[Problem to work on] Quote exactly the lines between the line containing "Write part 2 of the Blender" and the line containing "return piston_top() - piston_length", counting those two lines as part of the range. Leave the rest out.

[The data]
::::::

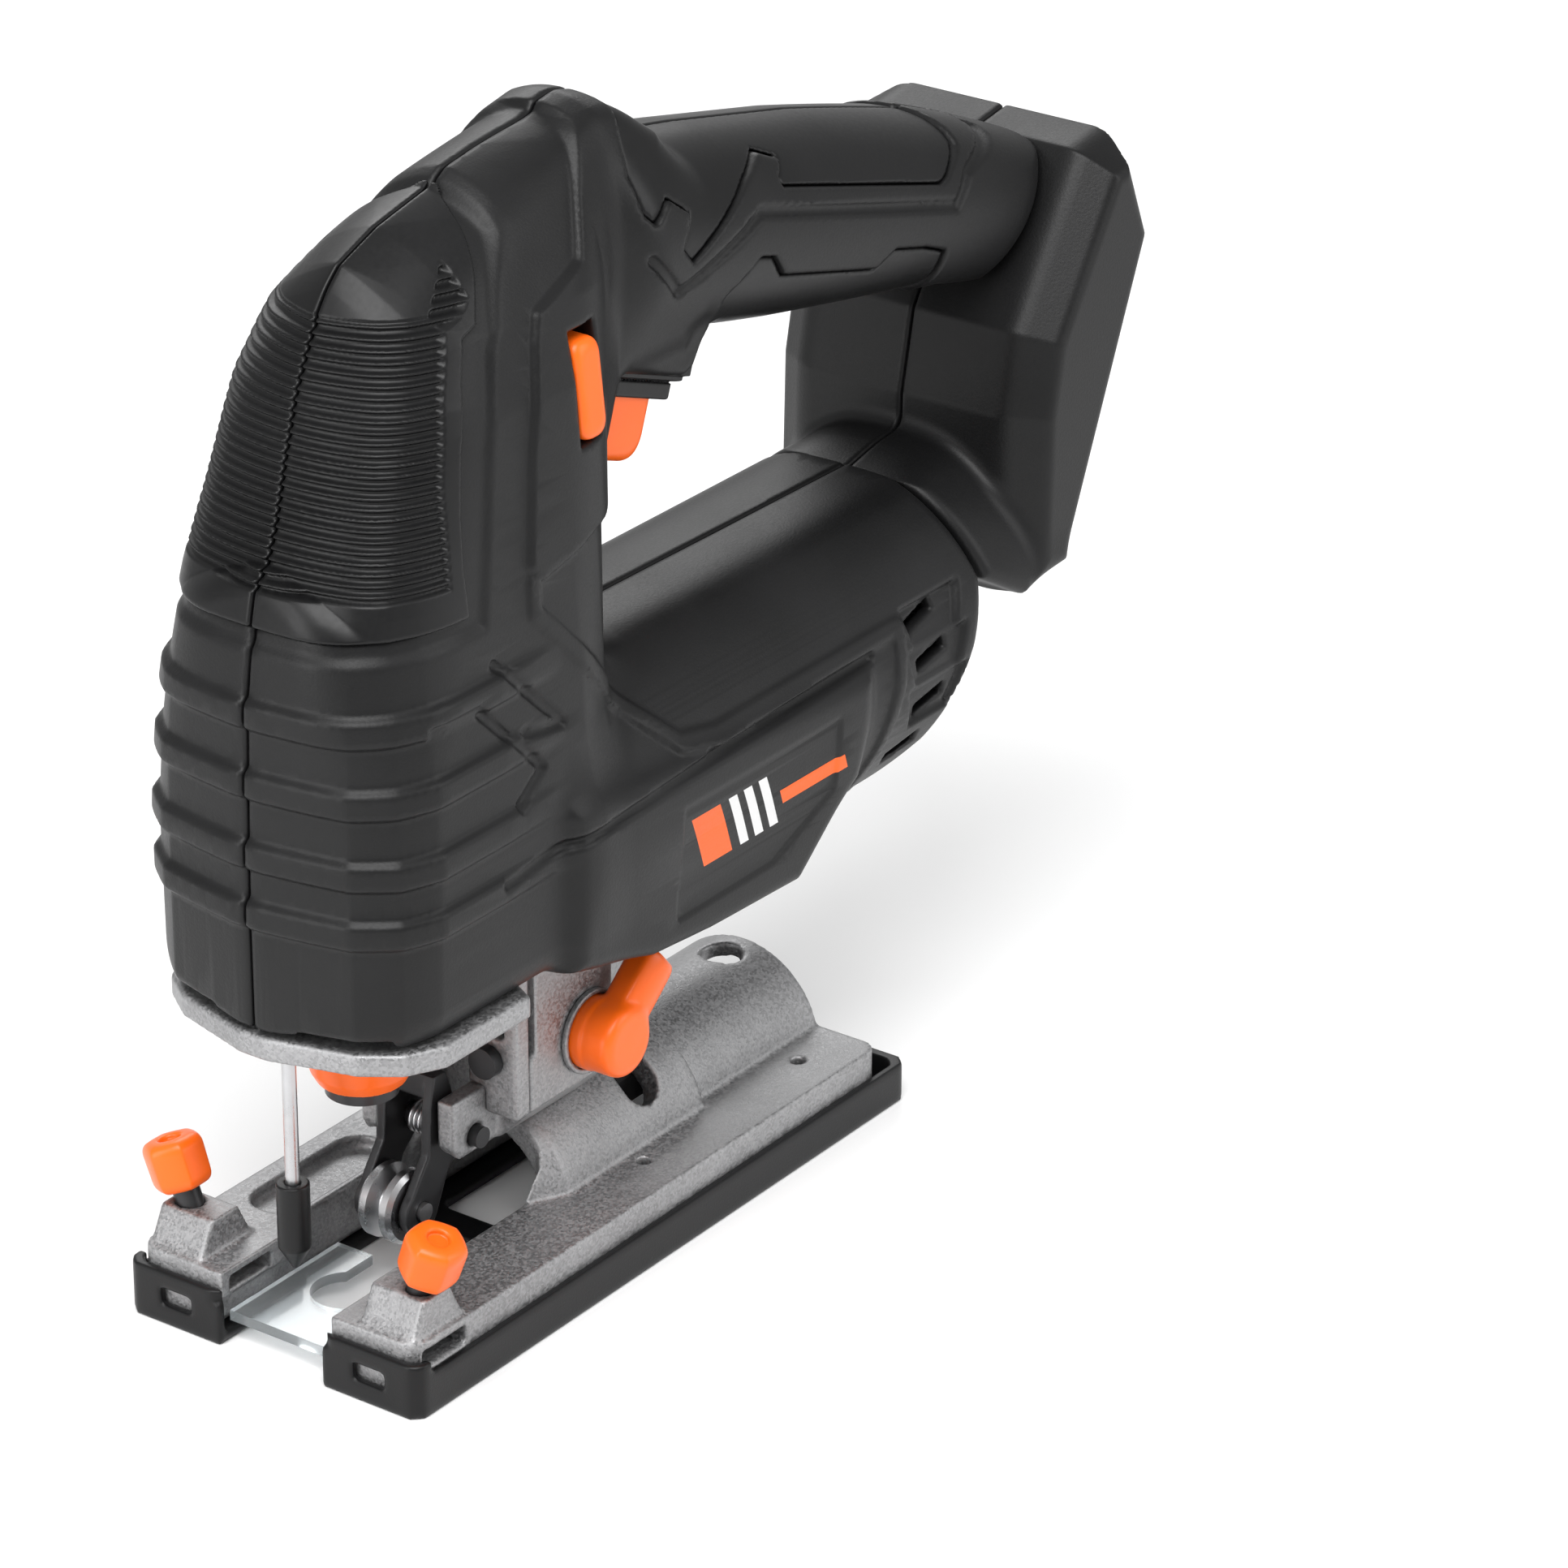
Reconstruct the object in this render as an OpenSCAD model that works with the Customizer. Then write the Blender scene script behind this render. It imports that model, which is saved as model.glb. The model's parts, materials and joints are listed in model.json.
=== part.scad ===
// Cordless jigsaw with a D-handle, standing on its shoe.
// +X runs to the rear, +Z up. The origin is the centre of the sole, on the surface it rests on.

/* [Shoe] */
// Length of the sole
sole_l = 148; // [142:1:160]
// Width of the sole
sole_w = 66.5; // [64:0.5:80]
// Thickness of the plastic under the shoe
sole_t = 2; // [1.5:0.1:3]
// Height of the plastic edge strip
strip_h = 7.8; // [6:0.1:10]
// Height of the cast plate's top face
plate_top = 13.3; // [12:0.1:15]
// Thickness of the cast plate's web
plate_t = 4; // [3:0.1:5]
// Outer radius of the arch where the gear head sits on it
arch_r = 20; // [18:0.1:21]
// Outer radius of the arch behind the gear head
tail_r = 17.7; // [16.5:0.1:18]
// Wall of the arch
arch_wall = 3; // [2.5:0.1:4]
// Height of the bevel axis
bevel_z = 9; // [8:0.1:10]

/* [Drive] */
// Distance of the saw blade's line in front of the sole's centre
blade_back = 47; // [45:0.5:48]
// Stroke of the plunger
stroke = 20; // [16:0.5:20]
// Radius of the plunger
plunger_r = 4.5; // [4:0.1:5]
// Height of the motor shaft
motor_z = 85; // [84:0.5:86]
// Length of the motor can
motor_l = 62; // [50:1:66]
// Radius of the motor can
motor_r = 22; // [18:0.5:22]
// Teeth on the motor pinion
pinion_teeth = 12; // [10:1:14]
// Teeth on the drive gear
gear_teeth = 48; // [44:1:50]
// Tooth size of the gear pair
gear_module = 0.8; // [0.7:0.05:0.85]

/* [Case] */
// Wall of the moulded case
case_wall = 2.6; // [2:0.1:3.2]
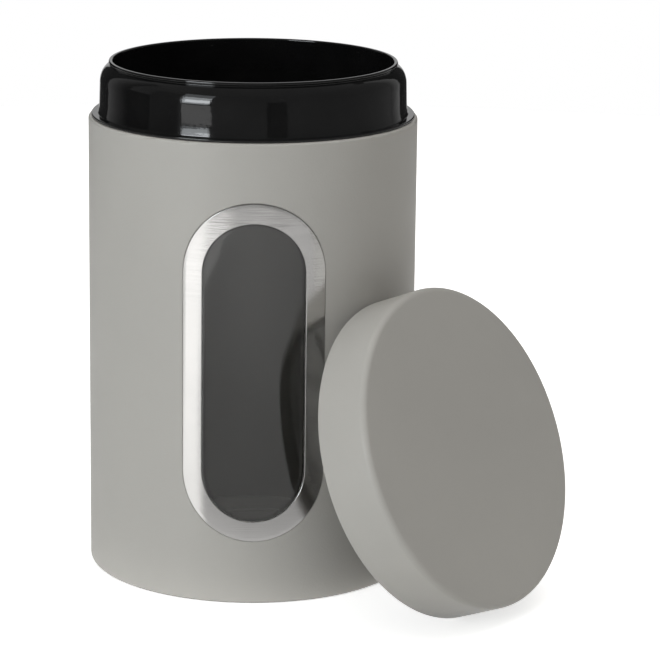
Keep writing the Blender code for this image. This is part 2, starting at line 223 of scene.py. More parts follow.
# %% [markdown]
# ## Cloth and cards round the set
# Mirrors see all of the studio. Black cloth hangs round the set, as product photographers do
# it, so that glossy black plastic has something dark to mirror, and a pale backdrop fills the
# gap behind the canister. Cards stand for what else is in a studio: the frame and the skirt of
# the softbox, a tripod, two reflectors and the walls. The skirt glows brighter than white, a
# painted reflection of the softbox's light. Two more lie on the table and hold the light and
# shade that a mirror finds there. Only mirror rays see all these, so they neither take light
# from the object nor get into the picture. A black flag is the one exception: it is never
# seen, but it shades the left edge of the wall.

# %% Cloth and cards
BLACK = (0, 0, 0, 1)
CLOTH_DISTANCE = 1.9
CLOTH_TOP = 2.2
CLOTH_FOOT = -1.4
BACKDROP_HALF_WIDTH = 14
CARD_DISTANCE = 1.6
CARD_LEVEL = 0.0003
SCREEN_STEPS = 32

card_material, tree, shader = open_material("studio cards")
fill(tree, shader, {
    "Base Color": BLACK,
    "Specular IOR Level": 0,
    "Emission Color": WHITE,
    "Emission Strength": add(tree, "ShaderNodeAttribute", attribute_name="tone").outputs["Fac"],
})


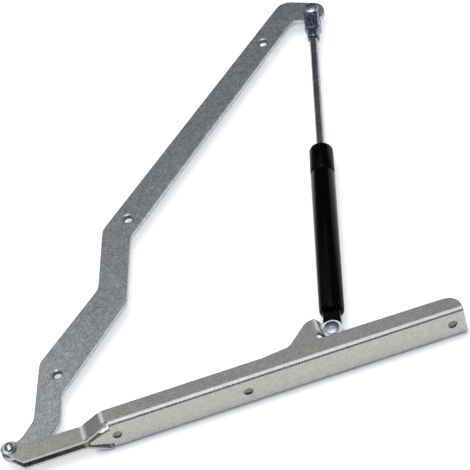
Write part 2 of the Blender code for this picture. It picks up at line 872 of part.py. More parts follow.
def piston_top():
    shoulder = tube_groove - tube_groove_half_width - piston_from_groove
    return shoulder - play - piston_washer_thickness - play


def nut_bottom():
    return piston_top() - piston_length - play - piston_washer_thickness - play - nut_height


def make_piston_pack():
    """On the rod's spigot: front washer, piston with its ring, back washer and nut."""
    hole = spigot_radius + play
    top = piston_top()
    low = top - piston_length
    front_low = top + play
    profile = ring_profile(hole, piston_front_washer_radius, front_low, front_low + piston_washer_thickness)
    add_ring("piston_front_washer", profile, top_origin, inner_steel, inner_segments)

    middle = (top + low) / 2
    half = piston_ring_height / 2
    body = loose_radius - play
    floor = loose_radius - piston_ring_depth - play
    profile = [
        (hole, low),
        (body - edge_break, low),
        (body, low + edge_break),
        (body, middle - half - play),
        (floor, middle - half - play),
        (floor, middle + half + play),
        (body, middle + half + play),
        (body, top - edge_break),
        (body - edge_break, top),
        (hole, top),
    ]
    add_ring("piston", profile, top_origin, piston_plastic, inner_segments)
    profile = ring_profile(loose_radius - piston_ring_depth, loose_radius, middle - half, middle + half)
    add_ring("piston_ring", profile, top_origin, rubber, inner_segments)

    back_high = low - play
    back_low = back_high - piston_washer_thickness
    profile = ring_profile(hole, piston_back_washer_radius, back_low, back_high)
    add_ring("piston_back_washer", profile, top_origin, inner_steel, inner_segments)

    nut_high = back_low - play
    hexagon = nut_half_flats / math.cos(math.pi / 6)
    solid = [(0, nut_bottom()), (hexagon, nut_bottom()), (hexagon, nut_high), (0, nut_high)]
    parts = turned(solid, 6, strut_frame)
    nut = place("piston_nut", parts, top_origin, inner_steel)
    reach = nut_bottom() - cut_overrun
    bore = [(0, reach), (hole, reach), (hole, nut_high + cut_overrun), (0, nut_high + cut_overrun)]
    cut(nut, place("nut_bore_cutter", turned(bore, inner_segments, strut_frame), top_origin, None))


make_rail()
make_arm()
make_main_rivet()
make_lower_rivet()
make_top_rivet()
make_tube()
make_rod()
make_fork()
make_eye()
make_plug()
make_seal_pack()
make_piston_pack()
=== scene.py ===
"""Looks of the gas strut lift hinge: zinc plated rail and arm, bright rivets, black gas strut."""

import json
import math

import bpy
from mathutils import Matrix, Vector


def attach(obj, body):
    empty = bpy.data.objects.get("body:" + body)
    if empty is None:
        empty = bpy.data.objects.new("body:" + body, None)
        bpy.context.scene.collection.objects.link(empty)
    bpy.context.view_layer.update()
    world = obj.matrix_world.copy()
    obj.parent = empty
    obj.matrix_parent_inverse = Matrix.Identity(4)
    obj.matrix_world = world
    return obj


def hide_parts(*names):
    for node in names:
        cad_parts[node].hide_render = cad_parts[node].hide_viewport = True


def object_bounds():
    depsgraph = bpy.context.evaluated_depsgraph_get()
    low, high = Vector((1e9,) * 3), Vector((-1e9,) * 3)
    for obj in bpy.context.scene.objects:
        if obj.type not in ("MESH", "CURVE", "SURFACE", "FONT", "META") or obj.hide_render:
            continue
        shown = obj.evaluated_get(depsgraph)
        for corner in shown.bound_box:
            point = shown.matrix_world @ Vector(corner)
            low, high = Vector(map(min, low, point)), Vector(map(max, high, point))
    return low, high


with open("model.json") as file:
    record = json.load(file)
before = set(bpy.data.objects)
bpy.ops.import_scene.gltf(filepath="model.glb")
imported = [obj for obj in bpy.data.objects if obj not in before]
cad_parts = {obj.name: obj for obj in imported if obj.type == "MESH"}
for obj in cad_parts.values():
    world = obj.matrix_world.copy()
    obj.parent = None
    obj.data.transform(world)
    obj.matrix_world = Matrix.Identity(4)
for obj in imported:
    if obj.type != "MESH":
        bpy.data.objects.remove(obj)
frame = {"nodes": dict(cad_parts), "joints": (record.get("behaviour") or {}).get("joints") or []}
cad_low, cad_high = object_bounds()
nodes = frame["nodes"]
joints = {joint["name"]: joint for joint in frame["joints"]}

MM = 0.001

# Camera: the photograph's view, fitted to the rail, the flat arm and the strut
PHOTO_WIDTH = 470
FOCAL_PIXELS = 3115.74
SENSOR_WIDTH = 36.0
CAMERA_PLACE = (-0.1009, -1.7027, 2.0371)
CAMERA_TURN_DEG = (41.648, 10.681, -14.833)

# Edge rounding of the punched and machined pieces
PUNCHED_EDGE = 0.60 * MM
MACHINED_EDGE = 0.30 * MM
EDGE_SEGMENTS = 2
MERGE_DISTANCE = 0.005 * MM
FLAT_ANGLE_DEG = 1.0
SMOOTH_ANGLE_DEG = 38

# Pivots: the joints' places, and the lower rivet's, which is no joint of its own
main_pivot = Vector(joints["arm_fold"]["pos_m"])
top_pivot = Vector(joints["strut_swing"]["pos_m"])
toward_tube = Vector(joints["strut_stroke"]["axis"])
lower_pivot = Vector((50.0 * MM, 32.1 * MM, 0))

# Rivets: the seats of their ends from the middle plane, and the ends' own sizes
SHANK_RADIUS = 4.0 * MM
MAIN_SEAT = 5.6 * MM
MAIN_DOME_RADIUS = 6.1 * MM
MAIN_DOME_HEIGHT = 5.6 * MM
MAIN_TAIL_RADIUS = 5.8 * MM
MAIN_TAIL_RIM = 1.6 * MM
MAIN_TAIL_HEIGHT = 2.6 * MM
LOWER_SEAT = 8.3 * MM
LOWER_SHANK_END = 5.5 * MM
LOWER_HEAD_RADIUS = 6.8 * MM
TOP_SEAT = 6.7 * MM
TOP_HEAD_RADIUS = 6.4 * MM
LOW_HEAD_RIM = 1.3 * MM
LOW_HEAD_HEIGHT = 2.2 * MM
HEAD_CORNER = 0.5 * MM

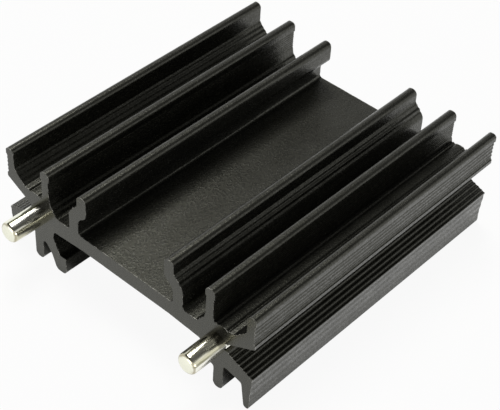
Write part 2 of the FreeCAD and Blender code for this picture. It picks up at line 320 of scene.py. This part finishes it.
def cut_end_effect():
    """Where the saw cut: the end faces, the streaks on them, and the burr along their edges."""
    group, entry, leaving = new_effect("cut_end", ["Vector", "Normal"], ["Face", "Streaks", "Burr"])
    place = entry.outputs["Vector"]
    facing = combined(group, "ABSOLUTE", split(group, entry.outputs["Normal"])["Y"], 0.0)
    face = ranged(group, facing, *CUT_FACING)
    middle = SECTION_LENGTH / 2
    off_middle = combined(group, "SUBTRACT", split(group, place)["Y"], middle)
    reach = combined(group, "ABSOLUTE", off_middle, 0.0)
    close = ranged(group, reach, middle - BURR_STARTS, middle - BURR_FULL)
    broken = ranged(group, noise_along(group, place, *RAGGED_NOISE), *BURR_SPAN, BURR_LEAST)
    edge = combined(group, "MULTIPLY", close, broken)
    off_face = combined(group, "SUBTRACT", 1.0, face)
    group.links.new(combined(group, "MULTIPLY", edge, off_face), leaving.inputs["Burr"])
    streaks = noise_along(group, place, *SAW_NOISE)
    group.links.new(ranged(group, streaks, *SAW_SPAN), leaving.inputs["Streaks"])
    group.links.new(face, leaving.inputs["Face"])
    return group


def tin_and_reflection_bands_effect():
    """Bands round a pin, partly tin and partly painted reflection, fine streaks, how far along a place
    is, and the painted shade at the root.
    """
    group, entry, leaving = new_effect("tin_and_reflection_bands", ["Vector"], ["Turn", "Streaks", "Along", "RootShade"])
    place = entry.outputs["Vector"]
    where = split(group, place)
    side = combined(group, "SIGN", where["X"], 0.0)
    axis = combined(group, "MULTIPLY", side, PIN_AXIS_X)
    turn = combined(group, "ARCTAN2", where["Z"], combined(group, "SUBTRACT", where["X"], axis))
    left = combined(group, "LESS_THAN", where["X"], 0.0)
    turned = combined(group, "ADD", turn, combined(group, "MULTIPLY", left, LEFT_PIN_TURN))
    wobble = combined(group, "MULTIPLY", noise_along(group, place, *WOBBLE_NOISE), BAND_WOBBLE)
    wobbled = combined(group, "ADD", turned, wobble)
    share = combined(group, "DIVIDE", combined(group, "SUBTRACT", wobbled, BAND_START), math.tau)
    group.links.new(combined(group, "FRACT", share, 0.0), leaving.inputs["Turn"])
    group.links.new(noise_along(group, place, *STREAK_NOISE), leaving.inputs["Streaks"])
    ragged = combined(group, "MULTIPLY", noise_along(group, place, *RAGGED_NOISE), TIP_WANDER)
    along = combined(group, "ADD", where["Y"], ragged)
    group.links.new(along, leaving.inputs["Along"])
    # Painted shade and a painted reflection of the black extrusion, on the upper side of each pin by its
    # root
    root = ranged(group, along, ROOT_SHADE_STARTS, ROOT_SHADE_FULL)
    upper = ranged(group, where["Z"], 0.0, ROOT_SHADE_HEIGHT)
    shade_kept = combined(group, "SUBTRACT", 1.0, combined(group, "MULTIPLY", left, LEFT_PIN_LESS_SHADE))
    root_shade = combined(group, "MULTIPLY", combined(group, "MULTIPLY", root, upper), shade_kept)
    group.links.new(root_shade, leaving.inputs["RootShade"])
    return group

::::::

[Exercise answer]
Write part 2 of the Blender code for this picture. It picks up at line 872 of part.py. More parts follow.
def piston_top():
    shoulder = tube_groove - tube_groove_half_width - piston_from_groove
    return shoulder - play - piston_washer_thickness - play


def nut_bottom():
    return piston_top() - piston_length - play - piston_washer_thickness - play - nut_height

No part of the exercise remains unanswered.